The attackers very specifically targeted non-Muslims and they identified them by asking  their captives either to name Muhammad’s mother or to recite the shehada, the Muslim profession of faith.

Those who could do so, Kenyan or not, were released; those who could not were killed—there are Chinese and Indians amongst the dead.

This comes against the background of one of the most under-reported stories in the world—al-Shabab’s systematic effort to kill every Christian Somali that they can, even those in Kenya, on the grounds that they are converts from Islam. Like the Taliban, they try to identify their opponents by religion.

Even leaving aside the attacks on minorities in Syria and Iraq, and the massive killings in Nigeria, Christians in Egypt have recently suffered what my colleague Sam Tadros regards as the worst violence since 1321, under the Mamluks.

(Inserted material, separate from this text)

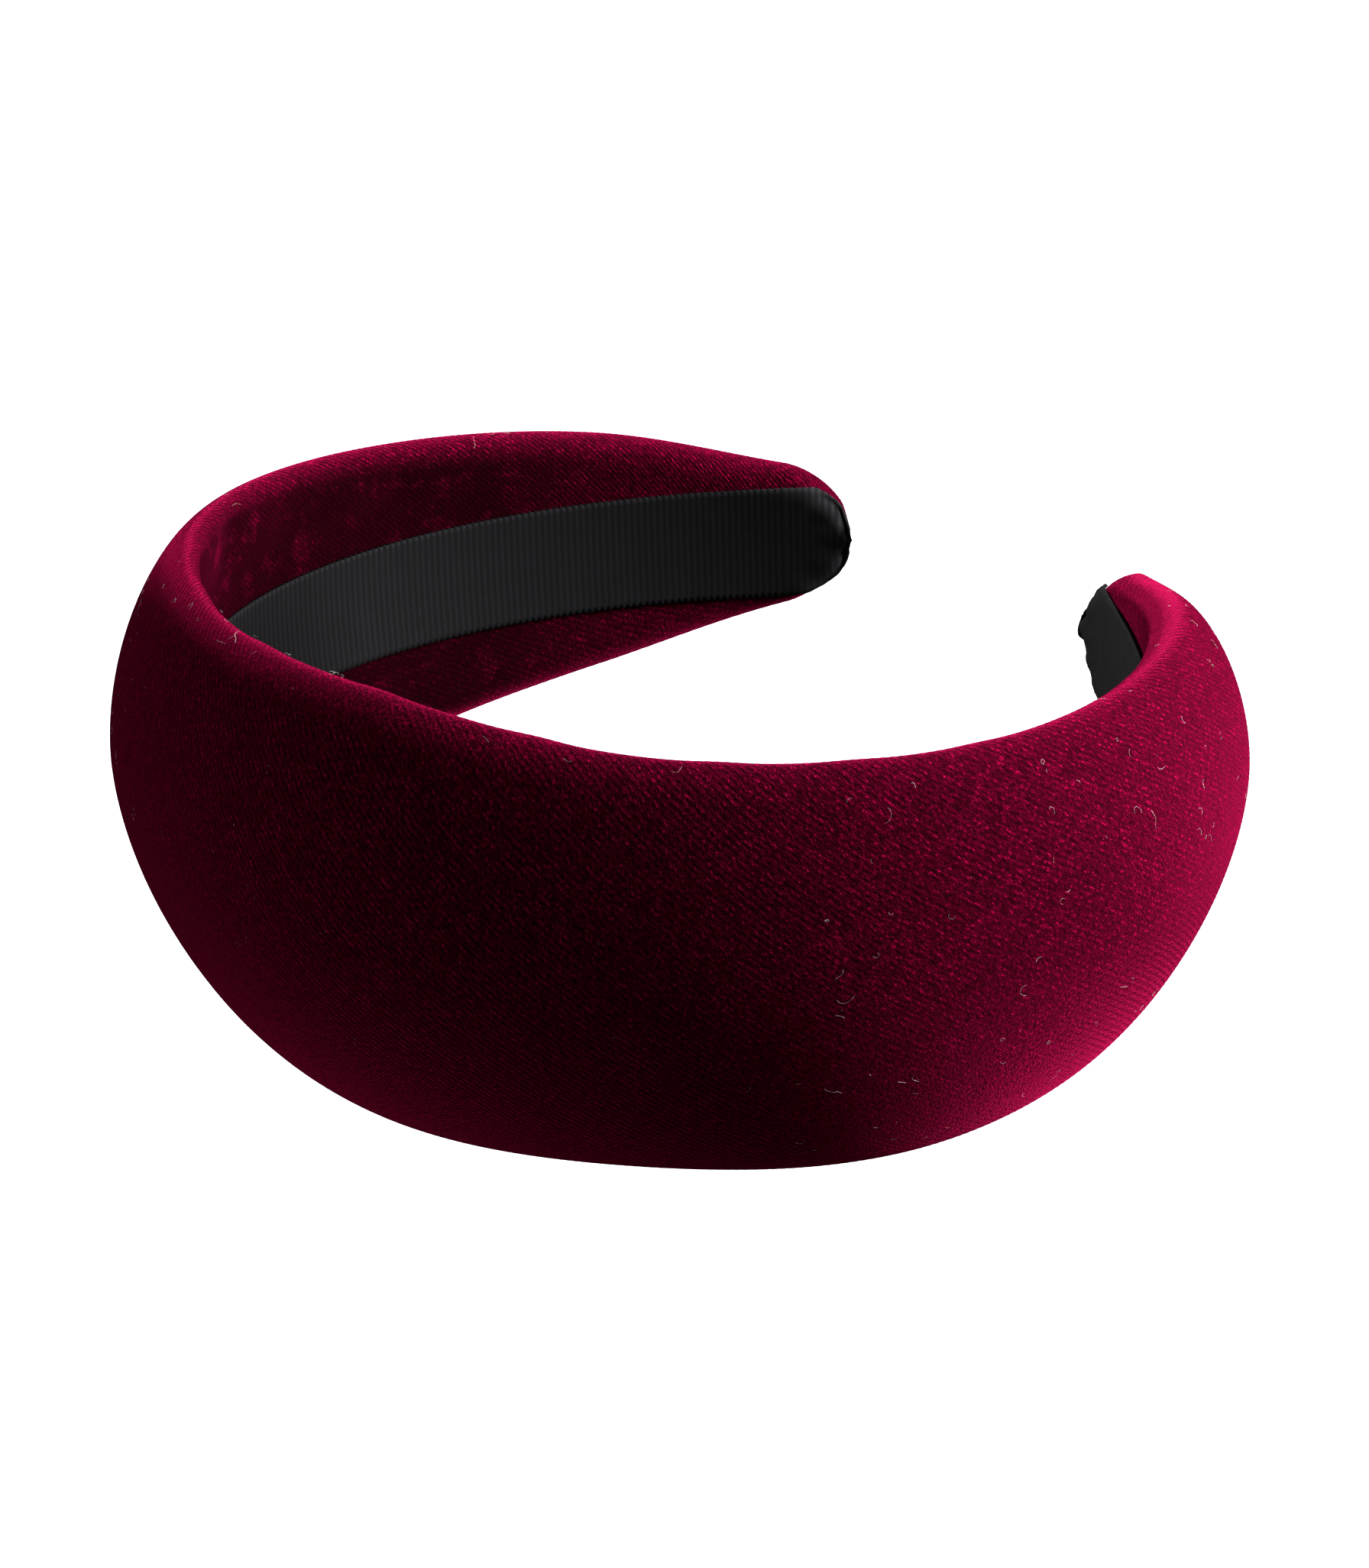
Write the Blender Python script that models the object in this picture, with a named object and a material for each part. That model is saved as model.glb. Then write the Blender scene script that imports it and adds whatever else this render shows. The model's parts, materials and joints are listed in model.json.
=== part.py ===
# Wide padded velvet headband, lying on its lower edge with the crown at the front (-Y).
#
# Every layer is a strip that follows the head line, the plan curve of the face that touches
# the head. A point of a strip is given by s, the distance along the head line from the crown
# centre (negative on the left), n, the distance outwards from that face, and z, the height
# above the middle of the band. The springy hoop bends most at the two shoulders, so each layer
# is cut there into a crown and two arms, with a wedge gap that closes when an arm is opened.

import math

import bmesh
import bpy
from mathutils import Vector

MM = 0.001

# The head line, and the band's size at even steps from the crown centre to the tip.
HALF_LENGTH = 190 * MM
BENDS = (12.9, 12.2, 21.7, 13.6, 9.0, 7.5)                    # curvature, 1/m
HALF_WIDTHS = (32.0, 30.0, 28.5, 24.8, 19.1, 9.7)              # mm
THICKNESSES = (13.4, 11.2, 12.1, 12.2, 12.0, 7.6)               # mm
TIP_THINNING = 0.3             # share of the thickness lost where the tip rounds off
RIM_RADIUS = 1.8 * MM          # of the padded edge, on the head side
DOME_POWER = 1.65              # of the section's outer curve: 2 is an ellipse
CUPPING = 4.2 * MM             # how far the band's edges lean in towards the head
CUPPING_WIDTH = 30 * MM        # height above the middle at which they lean that far
REST_TILT = math.radians(5.9)  # it leans back until crown and shoulders both touch the floor

# The layers, from the head outwards.
LINING_WIDTH = 19.0 * MM
LINING_THICKNESS = 0.5 * MM
CLOTH_THICKNESS = 0.8 * MM
GAP = 0.3 * MM
SLOT_HALF = 6.5 * MM           # the turned-in edges of the cover stop here, under the lining
CORE_THICKNESS = 1.8 * MM
CORE_HALF_CROWN = 9.0 * MM
CORE_HALF_TIP = 7.0 * MM
CORE_CHAMFER = 0.4 * MM
CORE_SHORTER = 2.6 * MM        # the core stops this far before the tip
PAD_SHORTER = 20 * MM
FOLD_LENGTH = 14 * MM          # the ribbon's end, folded under at the tip
FOLD_INSET = 2.0 * MM

TURN_IN = LINING_THICKNESS + GAP                 # n of the cover's inner face
CORE_FACE = TURN_IN + CLOTH_THICKNESS + GAP      # n of the core's inner face
CORE_BACK = CORE_FACE + CORE_THICKNESS
TAPE_HALF = SLOT_HALF - GAP

# The flex lines at the shoulders.
FLEX_AT = 60 * MM              # along the head line
FLEX_DEPTH = CORE_FACE + CORE_THICKNESS / 2
FLEX_OPEN = math.radians(16)
FLEX_GAP_HALF = 0.35 * MM
FLEX_MARGIN = math.radians(0.6)
FLEX_LEAN = math.tan(FLEX_OPEN / 2 + FLEX_MARGIN)

STATION_STEP = 8.5 * MM
DOME_POINTS = 6                # per half of the section
RIM_POINTS = 3
TIP_TURNS = (0.35, 0.6, 0.8, 0.93)   # shares of the tip's round end at which it has a section
LINE_STEP = 1 * MM


def even_steps(values, share):
    # A smooth curve through values spaced evenly over share 0 to 1, level at 0.
    last = len(values) - 1
    place = min(max(share, 0.0), 1.0) * last
    i = min(int(place), last - 1)
    before = values[abs(i - 1)]
    after = values[min(i + 2, last)]
    a, b = values[i], values[i + 1]
    f = place - i
    return a + f / 2 * (b - before + f * (2 * before - 5 * a + 4 * b - after
                                          + f * (3 * (a - b) + after - before)))


def draw_head_line():
    points = [(0.0, 0.0, 0.0)]
    for i in range(round(HALF_LENGTH / LINE_STEP) + 10):
        x, y, heading = points[-1]
        turn = even_steps(BENDS, (i + 0.5) * LINE_STEP / HALF_LENGTH) * LINE_STEP
        middle = heading + turn / 2
        points.append((x + math.cos(middle) * LINE_STEP, y + math.sin(middle) * LINE_STEP,
                       heading + turn))
    return points


HEAD_LINE = draw_head_line()


def place(s, n, z):
    # The point at s, n and z, in the hoop's own level frame.
    side = -1 if s < 0 else 1
    along = abs(s) / LINE_STEP
    i = min(int(along), len(HEAD_LINE) - 2)
    f = along - i
    x, y, heading = [a + f * (b - a) for a, b in zip(HEAD_LINE[i], HEAD_LINE[i + 1])]
    n -= CUPPING * (z / CUPPING_WIDTH) ** 2
    return Vector((side * (x + n * math.sin(heading)), y - n * math.cos(heading), z))


def share_of(s):
    return abs(s) / HALF_LENGTH


def round_end(s, end, radius):
    # 1 along the strip, falling along a quarter circle over the last radius before end.
    past = max(0.0, abs(s) - (end - radius)) / radius
    return math.sqrt(max(0.0, 1 - past * past))


def tip_round(s):
    return round_end(s, HALF_LENGTH, HALF_WIDTHS[-1] * MM)


def half_width(s):
    return even_steps(HALF_WIDTHS, share_of(s)) * MM * tip_round(s)


def thickness(s):
    return even_steps(THICKNESSES, share_of(s)) * MM * (1 - TIP_THINNING * (1 - tip_round(s)))


def slot_half(s):
    return min(SLOT_HALF, 0.6 * half_width(s))


def skin(s, inset, reach):
    # Half of the padded section, from the middle of the dome round the rim to reach on the
    # head side, moved in by inset.
    width = half_width(s)
    rim = TURN_IN + RIM_RADIUS
    rise = thickness(s) - inset - rim
    points = []
    for i in range(DOME_POINTS):
        angle = i / DOME_POINTS * math.pi / 2
        points.append((rim + rise * math.cos(angle) ** (2 / DOME_POWER),
                       (width - inset) * math.sin(angle) ** (2 / DOME_POWER)))
    for i in range(RIM_POINTS + 1):
        angle = i / RIM_POINTS * math.pi / 2
        radius = RIM_RADIUS - inset
        points.append((rim - radius * math.sin(angle),
                       width - RIM_RADIUS + radius * math.cos(angle)))
    points.append((TURN_IN + inset, reach))
    return points


def both_halves(half):
    # The whole outline from its upper half, whose first point lies on the middle.
    return [(n, -z) for n, z in reversed(half[1:])] + half


def cover_section(s):
    reach = slot_half(s)
    outside = both_halves(skin(s, 0.0, reach))
    inside = both_halves(skin(s, CLOTH_THICKNESS, reach))
    return outside + inside[::-1]


def core_half(s):
    end = HALF_LENGTH - CORE_SHORTER
    wide = CORE_HALF_CROWN + (CORE_HALF_TIP - CORE_HALF_CROWN) * share_of(s)
    return wide * round_end(s, end, CORE_HALF_TIP)


def pad_section(s):
    seat = core_half(s) + GAP
    half = skin(s, CLOTH_THICKNESS + GAP, seat)
    half.append((CORE_BACK + GAP, seat))
    return both_halves(half)


def strip_section(low, high, half, chamfer=0.0):
    if not chamfer:
        return [(low, -half), (high, -half), (high, half), (low, half)]
    return [(low, -half + chamfer), (low + chamfer, -half), (high - chamfer, -half),
            (high, -half + chamfer), (high, half - chamfer), (high - chamfer, half),
            (low + chamfer, half), (low, half - chamfer)]


def core_section(s):
    return strip_section(CORE_FACE, CORE_BACK, core_half(s), CORE_CHAMFER)


def lining_section(s):
    return strip_section(0.0, LINING_THICKNESS, min(LINING_WIDTH / 2, half_width(s) - GAP))


def tape_section(s):
    return strip_section(TURN_IN, TURN_IN + CLOTH_THICKNESS, TAPE_HALF)


def fold_section(s):
    return strip_section(TURN_IN, TURN_IN + CLOTH_THICKNESS, slot_half(s) - GAP)


def even_stations(start, end):
    count = max(1, round((end - start) / STATION_STEP))
    return [start + (end - start) * i / count for i in range(count + 1)]


def crown_stations():
    # An odd number of steps, so that a flat facet lies across the crown centre.
    half_step = STATION_STEP / 2
    right = [half_step] + even_stations(half_step, FLEX_AT)[1:]
    return [-s for s in reversed(right)] + right


def arm_stations(end, tip_radius):
    stations = even_stations(FLEX_AT, end - tip_radius)
    return stations + [end - tip_radius * (1 - turn) for turn in TIP_TURNS if tip_radius]


def at_flex_line(s, n, towards_tip):
    # Where a cut end at the flex line lies, at distance n from the head.
    lean = FLEX_GAP_HALF + max(0.0, n - FLEX_DEPTH) * FLEX_LEAN
    distance = abs(s) + (lean if towards_tip else -lean)
    return math.copysign(distance, s)


def sweep(name, stations, section, material, cut_ends=()):
    # Extrudes a face through the stations. The ends listed in cut_ends lie on a flex line.
    def ring(i):
        s = stations[i]
        towards_tip = i == 0 and len(cut_ends) == 1
        return [place(at_flex_line(s, n, towards_tip) if i in cut_ends else s, n, z)
                for n, z in section(s)]

    mesh = bpy.data.meshes.new(name)
    bm = bmesh.new()
    face = bm.faces.new([bm.verts.new(point) for point in ring(0)])
    for i in range(1, len(stations)):
        grown = bmesh.ops.extrude_face_region(bm, geom=[face], use_keep_orig=True)["geom"]
        if i > 1:
            bm.faces.remove(face)
        face = next(item for item in grown if isinstance(item, bmesh.types.BMFace))
        for vert, point in zip(face.verts, ring(i)):
            vert.co = point
    bmesh.ops.recalc_face_normals(bm, faces=bm.faces[:])
    bm.to_mesh(mesh)
    bm.free()
    mesh.set_sharp_from_angle(angle=math.radians(40))
    part = bpy.data.objects.new(name, mesh)
    part.data.materials.append(material)
    bpy.context.scene.collection.objects.link(part)
    return part


def make_material(name, colour, roughness, metallic=0.0):
    material = bpy.data.materials.new(name)
    material.use_nodes = True
    shader = material.node_tree.nodes["Principled BSDF"]
    shader.inputs["Base Color"].default_value = (*colour, 1.0)
    shader.inputs["Roughness"].default_value = roughness
    shader.inputs["Metallic"].default_value = metallic
    return material


def make_crown(name, section, material):
    stations = crown_stations()
    return sweep(name + "_crown", stations, section, material, (0, len(stations) - 1))


def make_arms(name, section, material, end=HALF_LENGTH, tip_radius=0.0, suffix="_arm"):
    arms = []
    for side, sign in (("left", -1), ("right", 1)):
        stations = [sign * s for s in arm_stations(end, tip_radius)]
        arms.append(sweep(f"{name}_{side}{suffix}", stations, section, material, (0,)))
    return arms


def make_lining_folds(material):
    start = HALF_LENGTH - FOLD_INSET - FOLD_LENGTH
    stations = [start + FOLD_LENGTH * i / 4 for i in range(5)]
    return [sweep(f"lining_fold_{side}", [sign * s for s in stations], fold_section, material)
            for side, sign in (("left", -1), ("right", 1))]


def stand_on_floor(parts):
    # Leans the hoop back about X, then centres it over the origin with its lowest point at 0.
    frame = bpy.data.objects.new("hoop_frame", None)
    bpy.context.scene.collection.objects.link(frame)
    frame.rotation_euler.x = -REST_TILT
    for part in parts:
        part.parent = frame
    turn = frame.rotation_euler.to_matrix()
    corners = [turn @ vert.co for part in parts for vert in part.data.vertices]
    low, high = [[pick(c[i] for c in corners) for i in range(3)] for pick in (min, max)]
    frame.location = (0.0, -(low[1] + high[1]) / 2, -low[2])


def main():
    for old in list(bpy.data.objects):
        bpy.data.objects.remove(old)
    velvet = make_material("velvet", (0.16, 0.002, 0.022), 0.85)
    grosgrain = make_material("grosgrain", (0.016, 0.017, 0.02), 0.7)
    plastic = make_material("hoop_plastic", (0.02, 0.02, 0.022), 0.4)
    foam = make_material("foam", (0.75, 0.73, 0.68), 0.95)
    adhesive = make_material("adhesive", (0.7, 0.68, 0.6), 0.35)

    tip = HALF_WIDTHS[-1] * MM
    core_end = HALF_LENGTH - CORE_SHORTER
    tape_end = HALF_LENGTH - FOLD_INSET - FOLD_LENGTH - GAP
    parts = [make_crown("core", core_section, plastic),
             make_crown("pad", pad_section, foam),
             make_crown("cover", cover_section, velvet),
             make_crown("tape", tape_section, adhesive),
             make_crown("lining", lining_section, grosgrain)]
    parts += make_arms("core", core_section, plastic, core_end, CORE_HALF_TIP)
    parts += make_arms("pad", pad_section, foam, HALF_LENGTH - PAD_SHORTER)
    parts += make_arms("cover", cover_section, velvet, HALF_LENGTH, tip)
    parts += make_arms("tape", tape_section, adhesive, tape_end)
    parts += make_arms("lining", lining_section, grosgrain, HALF_LENGTH, tip)
    parts += make_lining_folds(grosgrain)
    stand_on_floor(parts)


main()
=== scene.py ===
# Padded velvet headband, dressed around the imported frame.
# Every cloth is first laid out flat, u along the band (negative on the left) and v across it,
# and is then wrapped: n is the distance outwards from the head, z the height above the middle.

import json
import math
import random

import bpy
import numpy as np
from mathutils import Matrix, Vector


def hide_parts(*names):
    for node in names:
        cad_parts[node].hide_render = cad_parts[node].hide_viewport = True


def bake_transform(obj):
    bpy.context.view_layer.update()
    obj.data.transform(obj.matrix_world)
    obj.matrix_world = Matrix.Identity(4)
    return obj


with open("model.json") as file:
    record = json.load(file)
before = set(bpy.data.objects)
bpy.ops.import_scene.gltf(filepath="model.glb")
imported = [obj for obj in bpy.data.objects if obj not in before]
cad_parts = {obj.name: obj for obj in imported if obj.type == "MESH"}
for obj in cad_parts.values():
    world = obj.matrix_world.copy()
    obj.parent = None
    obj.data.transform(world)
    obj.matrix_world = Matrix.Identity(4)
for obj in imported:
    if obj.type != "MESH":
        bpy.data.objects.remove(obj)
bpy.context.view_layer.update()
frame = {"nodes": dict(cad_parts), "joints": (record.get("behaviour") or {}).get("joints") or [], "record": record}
nodes = frame["nodes"]
record = frame["record"]
mm = 0.001
print("frame loaded")

# ---- the band's own shape, from the part's driving dimensions ----

band = {
    "halfLength": 190 * mm,
    "bends": (12.9, 12.2, 21.7, 13.6, 9.0, 7.5),          # curvature at even steps, 1/m
    "halfWidths": (32.0, 30.0, 28.5, 24.8, 19.1, 9.7),    # mm
    "thicknesses": (13.4, 11.2, 12.1, 12.2, 12.0, 7.6),   # mm
    "rimRadii": (1.8, 2.0, 2.5, 3.4, 4.3, 4.0),           # mm: the rims turn more softly on the arms
    "mostRim": 0.9,               # of the half width
    "mostReach": 0.6,             # of the half width: how far from the middle a turned-in edge ends
    "leastWidth": 0.02 * mm,      # of a section, at the very tips
    "tipThinning": 0.3,
    "domePower": 1.65,
    "cupping": 4.2 * mm,
    "cuppingWidth": 30 * mm,
    "clothInside": 0.8 * mm,      # n of the velvet on the head side
    "seatSag": 0.538 * mm,        # the crown seat's facet, out from the head line
    "droop": 2.0 * mm,            # the right tip hangs a little lower than the left one,
    "lean": math.radians(2),      # leans out,
    "plump": 0.27,                # is padded a little more
    "closeIn": 1.5 * mm,          # and stands a little further in
    "lineStep": 1 * mm,
    "blendFrom": 30 * mm,         # along the band; followArms finds a point at each of these and then uses neither
    "blendTo": 90 * mm,
}


def evenSteps(values, share):
    # A smooth curve through values spaced evenly over share 0 to 1, level at 0.
    values = np.asarray(values, float)
    last = len(values) - 1
    spot = np.clip(share, 0, 1) * last
    i = np.minimum(spot.astype(int), last - 1)
    before, a, b, after = values[abs(i - 1)], values[i], values[i + 1], values[np.minimum(i + 2, last)]
    f = spot - i
    bend = 2 * before - 5 * a + 4 * b - after + f * (3 * (a - b) + after - before)
    return a + f / 2 * (b - before + f * bend)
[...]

On August 14-16 over a hundred Christian sites were attacked by followers of ousted President Morsi: forty-two churches were utterly razed.

In the south of Egypt, the town of Delga was occupied by Muslim Brotherhood supporters for 34 days and its Christian population brutalized.

The situation is so serious that English historian Tom Holland fears that we are now seeing the extinction of Christianity and other minority faiths from the Middle East.

Meanwhile, our politicians are largely silent and, when there is expressed concern, it is nowadays more likely to come from Europe than from America.

The Christian community is also largely silent. Jonathan Sacks, former Chief Rabbi of the United Kingdom and Commonwealth has compared Christians’ fate with that of Jews in Europe, and, like many others in these days, quotes Rev. Martin Luther King, Jr.: ‘In the End, we will remember not the words of our enemies, but the silence of our friends.’